• Directive: Output the data exactly, with every line intact.
++++ Data lines ++++
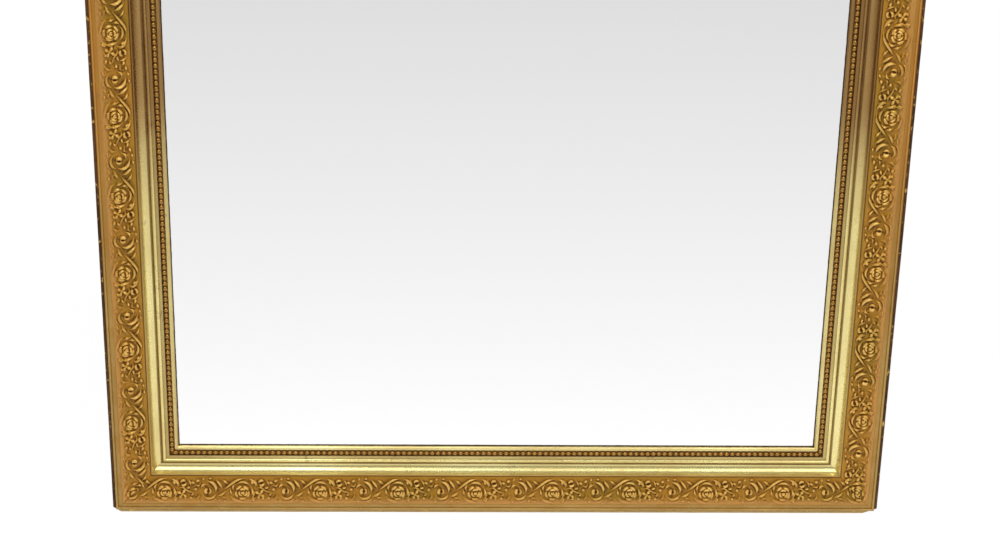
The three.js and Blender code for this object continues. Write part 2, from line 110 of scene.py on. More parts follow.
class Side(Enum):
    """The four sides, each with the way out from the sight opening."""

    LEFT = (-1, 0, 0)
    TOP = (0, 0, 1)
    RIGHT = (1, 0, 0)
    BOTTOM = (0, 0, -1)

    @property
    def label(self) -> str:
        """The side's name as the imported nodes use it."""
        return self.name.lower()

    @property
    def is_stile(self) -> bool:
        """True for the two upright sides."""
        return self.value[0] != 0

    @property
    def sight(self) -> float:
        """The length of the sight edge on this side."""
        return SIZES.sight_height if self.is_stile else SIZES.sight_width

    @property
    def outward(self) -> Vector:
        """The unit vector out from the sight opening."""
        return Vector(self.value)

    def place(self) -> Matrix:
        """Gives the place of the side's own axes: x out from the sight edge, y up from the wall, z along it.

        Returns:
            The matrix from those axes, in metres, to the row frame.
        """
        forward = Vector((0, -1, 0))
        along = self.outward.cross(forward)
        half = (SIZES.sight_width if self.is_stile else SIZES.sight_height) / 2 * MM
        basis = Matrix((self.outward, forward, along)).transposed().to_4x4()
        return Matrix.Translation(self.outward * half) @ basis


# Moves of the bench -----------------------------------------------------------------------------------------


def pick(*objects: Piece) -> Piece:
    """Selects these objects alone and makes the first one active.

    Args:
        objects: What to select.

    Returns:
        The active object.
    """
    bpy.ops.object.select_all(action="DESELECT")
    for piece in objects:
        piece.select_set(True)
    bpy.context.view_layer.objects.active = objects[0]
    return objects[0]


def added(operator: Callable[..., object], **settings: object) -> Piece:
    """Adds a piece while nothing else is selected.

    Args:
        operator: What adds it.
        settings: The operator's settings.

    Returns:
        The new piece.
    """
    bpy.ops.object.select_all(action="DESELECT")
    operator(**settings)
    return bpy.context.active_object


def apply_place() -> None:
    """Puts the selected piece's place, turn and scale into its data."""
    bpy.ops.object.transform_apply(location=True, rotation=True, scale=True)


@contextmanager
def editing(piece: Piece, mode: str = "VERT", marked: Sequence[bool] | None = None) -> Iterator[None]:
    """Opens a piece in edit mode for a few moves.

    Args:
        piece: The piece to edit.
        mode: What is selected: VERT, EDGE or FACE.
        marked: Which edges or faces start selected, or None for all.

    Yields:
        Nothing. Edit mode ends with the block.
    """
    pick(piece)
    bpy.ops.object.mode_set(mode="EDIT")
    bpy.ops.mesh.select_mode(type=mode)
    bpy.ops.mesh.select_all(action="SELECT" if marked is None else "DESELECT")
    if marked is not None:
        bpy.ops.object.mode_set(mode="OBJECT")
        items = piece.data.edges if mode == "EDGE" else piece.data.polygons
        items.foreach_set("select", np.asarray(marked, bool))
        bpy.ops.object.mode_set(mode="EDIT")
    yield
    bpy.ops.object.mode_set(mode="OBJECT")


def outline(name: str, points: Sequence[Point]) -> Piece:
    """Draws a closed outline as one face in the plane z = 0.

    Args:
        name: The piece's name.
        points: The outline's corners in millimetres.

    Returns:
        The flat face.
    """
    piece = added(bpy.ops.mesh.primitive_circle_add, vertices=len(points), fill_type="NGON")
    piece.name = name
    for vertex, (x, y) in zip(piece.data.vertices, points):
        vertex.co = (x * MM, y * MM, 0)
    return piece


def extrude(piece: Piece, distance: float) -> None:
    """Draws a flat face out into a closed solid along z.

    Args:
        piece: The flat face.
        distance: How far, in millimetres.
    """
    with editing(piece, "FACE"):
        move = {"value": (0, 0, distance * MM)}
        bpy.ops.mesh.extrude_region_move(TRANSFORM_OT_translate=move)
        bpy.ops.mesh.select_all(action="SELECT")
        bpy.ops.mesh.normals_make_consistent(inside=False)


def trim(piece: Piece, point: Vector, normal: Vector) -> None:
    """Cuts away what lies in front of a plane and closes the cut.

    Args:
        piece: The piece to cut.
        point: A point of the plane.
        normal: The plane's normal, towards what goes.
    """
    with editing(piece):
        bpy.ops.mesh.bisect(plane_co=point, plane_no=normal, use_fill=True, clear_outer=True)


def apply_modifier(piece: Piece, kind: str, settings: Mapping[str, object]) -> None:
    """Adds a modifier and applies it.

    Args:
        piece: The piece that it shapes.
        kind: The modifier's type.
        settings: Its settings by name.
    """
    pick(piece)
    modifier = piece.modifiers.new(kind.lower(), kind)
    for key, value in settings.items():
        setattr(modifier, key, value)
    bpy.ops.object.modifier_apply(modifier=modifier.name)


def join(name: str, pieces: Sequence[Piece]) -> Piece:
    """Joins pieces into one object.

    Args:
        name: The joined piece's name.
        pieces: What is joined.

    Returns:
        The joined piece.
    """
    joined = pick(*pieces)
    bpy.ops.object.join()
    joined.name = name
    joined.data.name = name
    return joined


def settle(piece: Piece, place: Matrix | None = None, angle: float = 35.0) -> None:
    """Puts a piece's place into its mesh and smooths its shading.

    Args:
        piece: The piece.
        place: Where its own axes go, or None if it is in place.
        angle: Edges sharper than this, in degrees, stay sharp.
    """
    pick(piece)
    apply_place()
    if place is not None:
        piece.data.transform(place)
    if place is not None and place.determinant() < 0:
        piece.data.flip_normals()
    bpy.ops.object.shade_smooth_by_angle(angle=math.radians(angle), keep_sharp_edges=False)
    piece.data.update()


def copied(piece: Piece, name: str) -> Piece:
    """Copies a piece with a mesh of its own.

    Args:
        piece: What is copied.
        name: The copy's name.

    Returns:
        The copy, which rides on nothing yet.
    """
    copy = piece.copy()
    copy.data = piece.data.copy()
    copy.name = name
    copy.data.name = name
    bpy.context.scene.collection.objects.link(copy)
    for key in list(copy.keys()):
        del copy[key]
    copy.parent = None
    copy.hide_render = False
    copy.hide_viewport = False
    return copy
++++
• Reply:
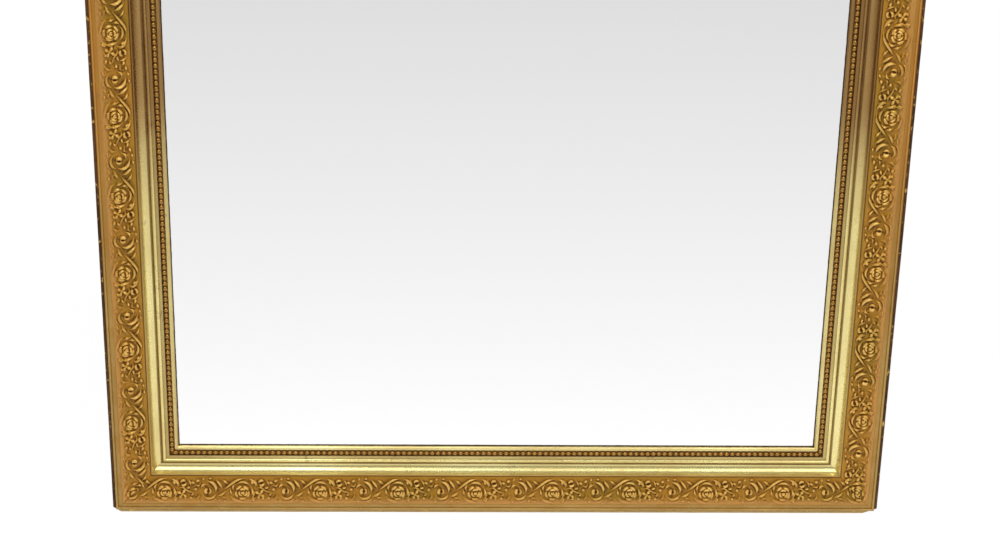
The three.js and Blender code for this object continues. Write part 2, from line 110 of scene.py on. More parts follow.
class Side(Enum):
    """The four sides, each with the way out from the sight opening."""

    LEFT = (-1, 0, 0)
    TOP = (0, 0, 1)
    RIGHT = (1, 0, 0)
    BOTTOM = (0, 0, -1)

    @property
    def label(self) -> str:
        """The side's name as the imported nodes use it."""
        return self.name.lower()

    @property
    def is_stile(self) -> bool:
        """True for the two upright sides."""
        return self.value[0] != 0

    @property
    def sight(self) -> float:
        """The length of the sight edge on this side."""
        return SIZES.sight_height if self.is_stile else SIZES.sight_width

    @property
    def outward(self) -> Vector:
        """The unit vector out from the sight opening."""
        return Vector(self.value)

    def place(self) -> Matrix:
        """Gives the place of the side's own axes: x out from the sight edge, y up from the wall, z along it.

        Returns:
            The matrix from those axes, in metres, to the row frame.
        """
        forward = Vector((0, -1, 0))
        along = self.outward.cross(forward)
        half = (SIZES.sight_width if self.is_stile else SIZES.sight_height) / 2 * MM
        basis = Matrix((self.outward, forward, along)).transposed().to_4x4()
        return Matrix.Translation(self.outward * half) @ basis


# Moves of the bench -----------------------------------------------------------------------------------------


def pick(*objects: Piece) -> Piece:
    """Selects these objects alone and makes the first one active.

    Args:
        objects: What to select.

    Returns:
        The active object.
    """
    bpy.ops.object.select_all(action="DESELECT")
    for piece in objects:
        piece.select_set(True)
    bpy.context.view_layer.objects.active = objects[0]
    return objects[0]


def added(operator: Callable[..., object], **settings: object) -> Piece:
    """Adds a piece while nothing else is selected.

    Args:
        operator: What adds it.
        settings: The operator's settings.

    Returns:
        The new piece.
    """
    bpy.ops.object.select_all(action="DESELECT")
    operator(**settings)
    return bpy.context.active_object


def apply_place() -> None:
    """Puts the selected piece's place, turn and scale into its data."""
    bpy.ops.object.transform_apply(location=True, rotation=True, scale=True)


@contextmanager
def editing(piece: Piece, mode: str = "VERT", marked: Sequence[bool] | None = None) -> Iterator[None]:
    """Opens a piece in edit mode for a few moves.

    Args:
        piece: The piece to edit.
        mode: What is selected: VERT, EDGE or FACE.
        marked: Which edges or faces start selected, or None for all.

    Yields:
        Nothing. Edit mode ends with the block.
    """
    pick(piece)
    bpy.ops.object.mode_set(mode="EDIT")
    bpy.ops.mesh.select_mode(type=mode)
    bpy.ops.mesh.select_all(action="SELECT" if marked is None else "DESELECT")
    if marked is not None:
        bpy.ops.object.mode_set(mode="OBJECT")
        items = piece.data.edges if mode == "EDGE" else piece.data.polygons
        items.foreach_set("select", np.asarray(marked, bool))
        bpy.ops.object.mode_set(mode="EDIT")
    yield
    bpy.ops.object.mode_set(mode="OBJECT")


def outline(name: str, points: Sequence[Point]) -> Piece:
    """Draws a closed outline as one face in the plane z = 0.

    Args:
        name: The piece's name.
        points: The outline's corners in millimetres.

    Returns:
        The flat face.
    """
    piece = added(bpy.ops.mesh.primitive_circle_add, vertices=len(points), fill_type="NGON")
    piece.name = name
    for vertex, (x, y) in zip(piece.data.vertices, points):
        vertex.co = (x * MM, y * MM, 0)
    return piece


def extrude(piece: Piece, distance: float) -> None:
    """Draws a flat face out into a closed solid along z.

    Args:
        piece: The flat face.
        distance: How far, in millimetres.
    """
    with editing(piece, "FACE"):
        move = {"value": (0, 0, distance * MM)}
        bpy.ops.mesh.extrude_region_move(TRANSFORM_OT_translate=move)
        bpy.ops.mesh.select_all(action="SELECT")
        bpy.ops.mesh.normals_make_consistent(inside=False)


def trim(piece: Piece, point: Vector, normal: Vector) -> None:
    """Cuts away what lies in front of a plane and closes the cut.

    Args:
        piece: The piece to cut.
        point: A point of the plane.
        normal: The plane's normal, towards what goes.
    """
    with editing(piece):
        bpy.ops.mesh.bisect(plane_co=point, plane_no=normal, use_fill=True, clear_outer=True)


def apply_modifier(piece: Piece, kind: str, settings: Mapping[str, object]) -> None:
    """Adds a modifier and applies it.

    Args:
        piece: The piece that it shapes.
        kind: The modifier's type.
        settings: Its settings by name.
    """
    pick(piece)
    modifier = piece.modifiers.new(kind.lower(), kind)
    for key, value in settings.items():
        setattr(modifier, key, value)
    bpy.ops.object.modifier_apply(modifier=modifier.name)


def join(name: str, pieces: Sequence[Piece]) -> Piece:
    """Joins pieces into one object.

    Args:
        name: The joined piece's name.
        pieces: What is joined.

    Returns:
        The joined piece.
    """
    joined = pick(*pieces)
    bpy.ops.object.join()
    joined.name = name
    joined.data.name = name
    return joined


def settle(piece: Piece, place: Matrix | None = None, angle: float = 35.0) -> None:
    """Puts a piece's place into its mesh and smooths its shading.

    Args:
        piece: The piece.
        place: Where its own axes go, or None if it is in place.
        angle: Edges sharper than this, in degrees, stay sharp.
    """
    pick(piece)
    apply_place()
    if place is not None:
        piece.data.transform(place)
    if place is not None and place.determinant() < 0:
        piece.data.flip_normals()
    bpy.ops.object.shade_smooth_by_angle(angle=math.radians(angle), keep_sharp_edges=False)
    piece.data.update()


def copied(piece: Piece, name: str) -> Piece:
    """Copies a piece with a mesh of its own.

    Args:
        piece: What is copied.
        name: The copy's name.

    Returns:
        The copy, which rides on nothing yet.
    """
    copy = piece.copy()
    copy.data = piece.data.copy()
    copy.name = name
    copy.data.name = name
    bpy.context.scene.collection.objects.link(copy)
    for key in list(copy.keys()):
        del copy[key]
    copy.parent = None
    copy.hide_render = False
    copy.hide_viewport = False
    return copy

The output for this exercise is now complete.